Alternative: What does ‘fully edited’ mean, and does this include skin softening and body manipulation?
Everyone has a different idea of what ‘edited’ means, so when a photographer says you’ll receive ‘edited photos’, you need to ask them to specify what their editing process involves. The whole point of thinking about questions to ask your wedding photographer is to ensure you’re communicating about things that require expansion and elaboration – and this is most certainly one of them!
Most wedding photographer include standard editing like cropping, exposure, contrast, highlights, shadows, toning, sharpening and maybe some light skin smoothing. It’s typically extra if you want your photographer to do magazine style retouching (ie: make you look as flawless as a magazine cover), remove objects from the backgrounds or manipulate your body. Bonus: the contract should also indicate what ‘editing’ means so there’s no misunderstanding.
#15 Q: Do you edit the photos or does someone else
Some people have a post production team that is exclusive to them and helps with editing. There’s nothing wrong with this – they are dedicated individuals that work exclusively for a company and within a certain style. Where outsourced editing can be a bit problematic is if your photographer is using a generic editing company. From my own experience trying out different editing options, I’ve found that unless you have an exclusive editor, quality will vary. If your photographer does outsource their editing, ask them “Do you use the same person consistently for your editing or just the same company?” and depending on their answer, you can decide what you think is best for you.
The more unique a photographers style and esthetic, the more important it is that the editing is done by a consistent team whether that’s the photographer or someone the photographed trained.
#16 Q: What is the booking process like; do I need to sign a contract today?
First of all, if they tell you you don’t need a contract, run.
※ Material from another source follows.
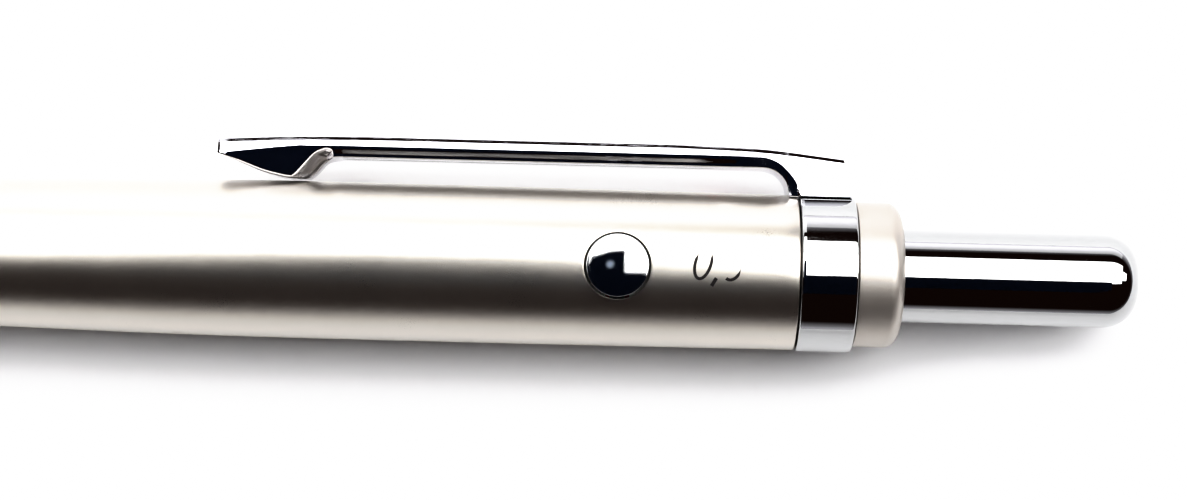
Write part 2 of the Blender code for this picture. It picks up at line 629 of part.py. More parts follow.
def catch_outlines():
    """Outer and window outlines of the catch ring as (x, y) points.

    The outer one is what the bore leaves to the ring both at rest and pressed, flat on top.
    The window is round and drawn out upwards by the travel, so the slides clear it both ways.
    """
    half_travel = RELEASE_TRAVEL / 2
    first = math.asin(half_travel / GUIDE_RADIUS)
    upper = []
    lower = []
    for index in range(BUTTON_SEGMENTS + 1):
        angle = first + (math.pi - first * 2) * index / BUTTON_SEGMENTS
        across, height = GUIDE_RADIUS * math.cos(angle), GUIDE_RADIUS * math.sin(angle)
        upper.append((across, min(height, CATCH_FLAT_HEIGHT)))
        lower.append((-across, RELEASE_TRAVEL - height))
    window_radius = math.hypot(SLIDE_BAR_OUTER, SLIDE_BAR_WIDTH / 2) + CATCH_WINDOW_CLEARANCE
    window = []
    for half in (0, 1):
        for index in range(SMALL_SEGMENTS + 1):
            angle = math.pi * (half + index / SMALL_SEGMENTS)
            window.append((window_radius * math.cos(angle),
                           window_radius * math.sin(angle) + RELEASE_TRAVEL * (1 - half)))
    return [upper + lower[1:-1], window]


def make_release(pen, release):
    """Round domed release button, the catch ring under it and the bow spring below the ring."""
    start = CATCH_FLAT_HEIGHT + RUNNING_GAP
    rim_start = BARREL_RADIUS
    rim_end = rim_start + RELEASE_RIM_HEIGHT
    stem_start = start - RELEASE_STEM_LENGTH
    dome_radius = RELEASE_RADIUS - RELEASE_RIM_WIDTH
    outer = [
        (stem_start, 0), (stem_start, RELEASE_STEM_RADIUS), (start, RELEASE_STEM_RADIUS),
        (start, RELEASE_RADIUS), (rim_start, RELEASE_RADIUS), (rim_end, dome_radius),
    ]
    for index in range(1, BUTTON_DOME_POINTS):
        angle = math.pi / 2 * index / BUTTON_DOME_POINTS
        outer.append((rim_end + RELEASE_DOME_HEIGHT * math.sin(angle), dome_radius * math.cos(angle)))
    outer.append((rim_end + RELEASE_DOME_HEIGHT, 0))
    turned("release_button", outer, [], release, "chrome", BUTTON_SEGMENTS)

    ring = flat_solid("catch_ring", catch_outlines(), CATCH_THICKNESS / 2, 0, Matrix(), pen, "steel")
    ring.location = (0, 0, RELEASE_STATION)
    stem_hole = cutting_bar(
        "stem_hole", RELEASE_STEM_RADIUS + RUNNING_GAP, stem_start - RUNNING_GAP, BARREL_RADIUS, release,
        SMALL_SEGMENTS)
    combine(ring, stem_hole)

    count = len(BOW_DROP_SHARES) - 1
    top = -GUIDE_RADIUS + RELEASE_TRAVEL - BOW_WIRE_RADIUS - RUNNING_GAP
    edge = BARREL_BORE_RADIUS - BOW_WIRE_RADIUS - RUNNING_GAP
    curve = bpy.data.curves.new("release_spring", "CURVE")
    curve.dimensions = "3D"
    curve.bevel_depth = BOW_WIRE_RADIUS
    curve.bevel_resolution = 1
    curve.use_fill_caps = True
    spline = curve.splines.new("POLY")
    spline.points.add(count)
    ends = -math.sqrt(edge ** 2 - BOW_HALF_WIDTH ** 2)
    for index, point in enumerate(spline.points):
        across = BOW_HALF_WIDTH * (2 * index / count - 1)
        height = ends + (top - ends) * BOW_DROP_SHARES[index]
        point.co = (across, height, RELEASE_STATION, 1)
    place(bpy.data.objects.new("release_spring", curve), pen, "steel")


def make_rear_collar(pen):
    """Collar that seats in the rear barrel and carries the clip ring and the end ring."""
    neck_start = REAR_BARREL_END
    outer = [
        (COLLAR_START, SLEEVE_RADIUS), (neck_start, SLEEVE_RADIUS),
        (neck_start, COLLAR_NECK_RADIUS), (COLLAR_END, COLLAR_NECK_RADIUS),
    ]
    inner = [(COLLAR_START, COLLAR_BORE_RADIUS), (COLLAR_END, COLLAR_BORE_RADIUS)]
    turned("rear_collar", outer, inner, pen, "brass")


def make_rings(pen, hinge):
    """Chrome clip ring with the slot for the clip's tongue, and the satin end ring."""
    outer = [
        (CLIP_RING_START, RING_RADIUS - RING_EDGE), (CLIP_RING_START + RING_EDGE, RING_RADIUS),
        (CLIP_RING_END - RING_EDGE, RING_RADIUS), (CLIP_RING_END, RING_RADIUS - RING_EDGE),
    ]
    bore = COLLAR_NECK_RADIUS + FIT_GAP
    ring = turned("clip_ring", outer, [(CLIP_RING_START, bore), (CLIP_RING_END, bore)], pen, "chrome")
    half_width = CLIP_TONGUE_WIDTH / 2 + CLIP_TONGUE_CLEARANCE
    tongue_end = -CLIP_TONGUE_SETBACK
    low = (COLLAR_NECK_RADIUS - CLIP_HINGE_HEIGHT, -half_width,
           tongue_end - CLIP_TONGUE_LENGTH - CLIP_TONGUE_CLEARANCE)
    high = (OVERRUN, half_width, tongue_end + CLIP_TONGUE_CLEARANCE)
    combine(ring, cutting_box("tongue_slot", low, high, hinge))

    wall_start = END_RING_END - END_RING_WALL
    rounded = [
        (END_RING_END - END_RING_ROUND * (1 - math.sin(math.pi / 2 * index / 4)),
         END_RING_RADIUS - END_RING_ROUND * (1 - math.cos(math.pi / 2 * index / 4)))
        for index in range(5)
    ]
    outer = [(END_RING_START, END_RING_RADIUS - BARREL_EDGE_BREAK),
             (END_RING_START + BARREL_EDGE_BREAK, END_RING_RADIUS)] + rounded
    counterbore = COLLAR_NECK_RADIUS + FIT_GAP
    hole = BUTTON_RADIUS + RUNNING_GAP
    inner = [(END_RING_START, counterbore), (wall_start, counterbore), (wall_start, hole), (END_RING_END, hole)]
    turned("end_ring", outer, inner, pen, "satin")


def make_push_button(pen):
    """Chrome push button: a deep cap with a lip, a shallow dome and the boss for the pin."""
    dome_start = PEN_LENGTH - BUTTON_DOME_LENGTH
    flat_radius = BUTTON_RADIUS * BUTTON_FLAT_SHARE
    round_radius = BUTTON_RADIUS - flat_radius
    outer = [
        (SKIRT_START, BUTTON_RADIUS), (LIP_START, BUTTON_RADIUS), (LIP_START, BUTTON_LIP_RADIUS),
        (LIP_END, BUTTON_LIP_RADIUS), (LIP_END, BUTTON_RADIUS),
    ]
    for index in range(BUTTON_DOME_POINTS + 1):
        angle = math.pi / 2 * index / BUTTON_DOME_POINTS
        outer.append((dome_start + BUTTON_DOME_LENGTH * math.sin(angle),
                      flat_radius + round_radius * math.cos(angle)))
    outer.append((PEN_LENGTH, 0))
    cavity_radius = BUTTON_RADIUS - BUTTON_WALL
    press_radius = PIN_RADIUS + FIT_GAP
    press_end = PIN_END + FIT_GAP
    inside = [
        (press_end, 0), (press_end, press_radius), (BOSS_START, press_radius), (BOSS_START, BOSS_RADIUS),
        (BUTTON_CAVITY_END, BOSS_RADIUS), (BUTTON_CAVITY_END, cavity_radius), (SKIRT_START, cavity_radius),
    ]
    turned("push_button", inside + outer, [], pen, "chrome", BUTTON_SEGMENTS)

    pin = [
        (PIN_START, 0), (PIN_START, PIN_HEAD_RADIUS), (PIN_START + PIN_HEAD_LENGTH, PIN_HEAD_RADIUS),
        (PIN_START + PIN_HEAD_LENGTH, PIN_RADIUS), (PIN_END, PIN_RADIUS), (PIN_END, 0),
    ]
    turned("pendulum_pin", pin, [], pen, "steel", SMALL_SEGMENTS)
    coil_radius = (BUTTON_RADIUS + BUTTON_LIP_RADIUS) / 2
    coil(
        "button_spring", REAR_GUIDE_END + RUNNING_GAP, LIP_START - RUNNING_GAP, coil_radius, BUTTON_SPRING_WIRE,
        BUTTON_SPRING_TURNS, pen, "steel", BUTTON_COIL_POINTS)


def make_pendulum(pen):
    """Half-round weight on the pin, with the finger that hangs down behind one slide."""
    hub = round_bar(HUB_RADIUS, PENDULUM_START, PENDULUM_END)
    pendulum = turned("pendulum", hub, [], pen, "brass", BUTTON_SEGMENTS)
    weight_end = PENDULUM_END - WEIGHT_SETBACK
    weight = cutting_bar("weight", WEIGHT_RADIUS, PENDULUM_START, weight_end, pen, BUTTON_SEGMENTS)
    upper = cutting_box(
        "weight_upper_half", (-WEIGHT_RADIUS - OVERRUN, 0, PENDULUM_START - OVERRUN),
        (WEIGHT_RADIUS + OVERRUN, WEIGHT_RADIUS + OVERRUN, PENDULUM_END), pen)
    combine(weight, upper)
    combine(pendulum, weight, "UNION")
    half_width = FINGER_WIDTH / 2
    low = (-half_width, -FINGER_OUTER, FINGER_TIP)
    high = (half_width, -FINGER_INNER, weight_end)
    combine(pendulum, cutting_box("finger", low, high, pen), "UNION")
    bore = cutting_bar(
        "pin_bore", PIN_RADIUS + RUNNING_GAP, PENDULUM_START - OVERRUN, PENDULUM_END + OVERRUN, pen, SMALL_SEGMENTS)
    combine(pendulum, bore)


def clip_outline():
    """Side outline of the clip as (station, height) points, from the tip along the top and back."""
    tip_top = CLIP_TOP_HEIGHT - CLIP_TIP_DROP
    rear_top = CLIP_TOP_HEIGHT - CLIP_REAR_DROP
    base_start = CLIP_RING_END - CLIP_BASE_LENGTH
    underside = CLIP_TOP_HEIGHT - CLIP_ARM_THICKNESS
    foot = BARREL_RADIUS + CLIP_SEAT_GAP
    rear_end = CLIP_RING_END - CLIP_REAR_SETBACK
    points = [
        (CLIP_TIP_STATION, tip_top - CLIP_TIP_THICKNESS),
        (CLIP_TIP_STATION, tip_top),
        ((CLIP_TIP_STATION + CLIP_TOP_FLAT_START) / 2, CLIP_TOP_HEIGHT - CLIP_TIP_DROP / 4),
        (CLIP_TOP_FLAT_START, CLIP_TOP_HEIGHT),
        (CLIP_TOP_FLAT_END, CLIP_TOP_HEIGHT),
        ((CLIP_TOP_FLAT_END + rear_end) / 2, CLIP_TOP_HEIGHT - CLIP_REAR_DROP / 4),
        (rear_end - CLIP_REAR_SLANT, rear_top),
        (rear_end, CLIP_HINGE_HEIGHT),
    ]
    centre = base_start - CLIP_ROOT_RADIUS, underside - CLIP_ROOT_RADIUS
    first = math.asin((CLIP_HINGE_HEIGHT - centre[1]) / CLIP_ROOT_RADIUS)
    for index in range(CLIP_ROOT_POINTS):
        angle = first + (math.pi / 2 - first) * index / (CLIP_ROOT_POINTS - 1)
        points.append((centre[0] + CLIP_ROOT_RADIUS * math.cos(angle),
                       centre[1] + CLIP_ROOT_RADIUS * math.sin(angle)))
    points += [(CLIP_FOOT_END + CLIP_FOOT_RISE, underside), (CLIP_FOOT_END, foot), (CLIP_FOOT_START, foot)]
    return points


def make_clip(hinge):
    """Spring clip: one bent strip with a foot near its tip and a tongue into the ring."""
    outline = [(station - CLIP_RING_END, height - CLIP_HINGE_HEIGHT) for station, height in clip_outline()]
    turn = Matrix(((0, 1, 0, 0), (0, 0, 1, 0), (1, 0, 0, 0), (0, 0, 0, 1)))
    clip = flat_solid("clip", [outline], CLIP_WIDTH / 2, CLIP_EDGE, turn, hinge, "chrome")
    half_width = CLIP_TONGUE_WIDTH / 2
    tongue_end = -CLIP_TONGUE_SETBACK
    low = (COLLAR_NECK_RADIUS + RUNNING_GAP - CLIP_HINGE_HEIGHT, -half_width, tongue_end - CLIP_TONGUE_LENGTH)
    high = (CLIP_EDGE * 2, half_width, tongue_end)
    combine(clip, cutting_box("clip_tongue", low, high, hinge), "UNION")


def build():
    """The whole pen, laid on its side with the release button up."""
    lowest = BARREL_RADIUS
    across = -(CLIP_TOP_HEIGHT - BARREL_RADIUS) / 2
    laid = (math.radians(90), 0, math.radians(90))
    pen = make_empty("pen_axis", None, (-PEN_LENGTH / 2, across, lowest), laid)
    release = make_empty("release_axis", pen, (0, 0, RELEASE_STATION), (-math.radians(90), 0, 0))
    hinge = make_empty("clip_hinge", pen, (CLIP_HINGE_HEIGHT, 0, CLIP_RING_END))
    systems = {}
    for label, azimuth in SYSTEM_AZIMUTHS.items():
        location = (SYSTEM_OFFSET * math.cos(azimuth), SYSTEM_OFFSET * math.sin(azimuth), 0)
        systems[label] = make_empty(f"{label}_system", pen, location, (0, 0, azimuth))
    bpy.context.view_layer.update()

    make_front_section(pen)
    make_rear_barrel(pen, release)
    make_sleeve_and_seat(pen, systems)
    make_guides(pen, systems, release)
    make_release(pen, release)
    make_rear_collar(pen)
    make_rings(pen, hinge)
    make_push_button(pen)
    make_pendulum(pen)
    make_clip(hinge)
    for label, system in systems.items():
        make_slide(label, system)
    make_refill("black", systems["black"])
    make_refill("red", systems["red"])
    make_pencil(systems["pencil"])


build()
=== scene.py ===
import math

import bmesh
import bpy
import numpy as np
from mathutils import Matrix, Vector


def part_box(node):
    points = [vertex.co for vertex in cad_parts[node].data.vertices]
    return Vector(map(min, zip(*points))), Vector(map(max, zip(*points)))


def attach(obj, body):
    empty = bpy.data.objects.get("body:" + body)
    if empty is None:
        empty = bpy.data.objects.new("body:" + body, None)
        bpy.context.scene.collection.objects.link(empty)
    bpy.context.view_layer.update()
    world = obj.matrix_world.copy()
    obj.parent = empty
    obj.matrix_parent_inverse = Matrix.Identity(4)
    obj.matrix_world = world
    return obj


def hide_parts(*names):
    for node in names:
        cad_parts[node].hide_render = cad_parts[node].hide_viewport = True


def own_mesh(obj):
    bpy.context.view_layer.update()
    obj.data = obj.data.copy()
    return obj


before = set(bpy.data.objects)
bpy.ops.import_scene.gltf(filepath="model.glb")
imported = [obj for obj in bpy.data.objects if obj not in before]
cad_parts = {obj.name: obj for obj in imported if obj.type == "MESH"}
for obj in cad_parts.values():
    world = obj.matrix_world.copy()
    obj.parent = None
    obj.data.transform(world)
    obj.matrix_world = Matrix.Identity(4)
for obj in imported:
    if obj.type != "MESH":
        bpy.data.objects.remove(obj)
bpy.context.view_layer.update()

# The multi pen dressed as the photograph shows it. Shapes are worked out in millimetres in the pen's own
# measures: the station from the nose tip, the radius, and the azimuth, which turns from the clip to the
# lead mark.
MM = 0.001
TURN = 2 * math.pi
CREASE = math.radians(40)
low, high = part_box("rear_barrel")
AXIS_Y = (low.y + high.y) / 2 / MM
AXIS_Z = (low.z + high.z) / 2 / MM
NOSE_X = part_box("nose_cone")[0].x / MM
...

Just turn and run. Assuming they have a contract, make sure you know when to expect that contract and more importantly, what will happen if they get another inquiry for the date while you’re going over the contract. On average photographers can put a soft hold on a date (or give you priority picking) for 3-5 days after a consult, but after that they either need a signed contract or you risk losing your date. For this reason, it’s wise to ensure you’re only interviewing photographers when you know you’re ready to make a decision.
#17 Q: How will you be dressed?
Alternative: My venue does require a specific dress code, is that something you’re comfortable with?
The only time a vendor should have to wear something particular is if the guests also have a dress code (whether it’s a formal black tie event or existing dress code within a venue space). Some folks wear khakis, some wear leggings, some wear rompers and others wear dresses – just to name a few options. We all choose to wear what we feel represents us as individuals and a brand and also what is comfortable and reasonable for our job. If you’re worried that a photographer may show up in a dirty t-shirt and jeans, you may not be picking the right photographer for you.
Questions to ask your wedding photographer: The Take Home Message
I hope this has shed some light regarding questions to ask your wedding photographer and what the answers really mean! There are a lot of existing lists out there that are super random and don’t educate you as to why you should be asking them. There’s also a lot of questions on those lists that really just aren’t appropriate to ask. Do your homework before booking a consult with your photographer and do some self reflection on your priorities and preferences. Only once you’ve done that should you start creating your list of questions.Don’t get me wrong – questions are not a bad thing! Communication is key to forming amazing relationships with your wedding vendors but it’s equally as important to be asking the right questions and understanding the impact of the answer.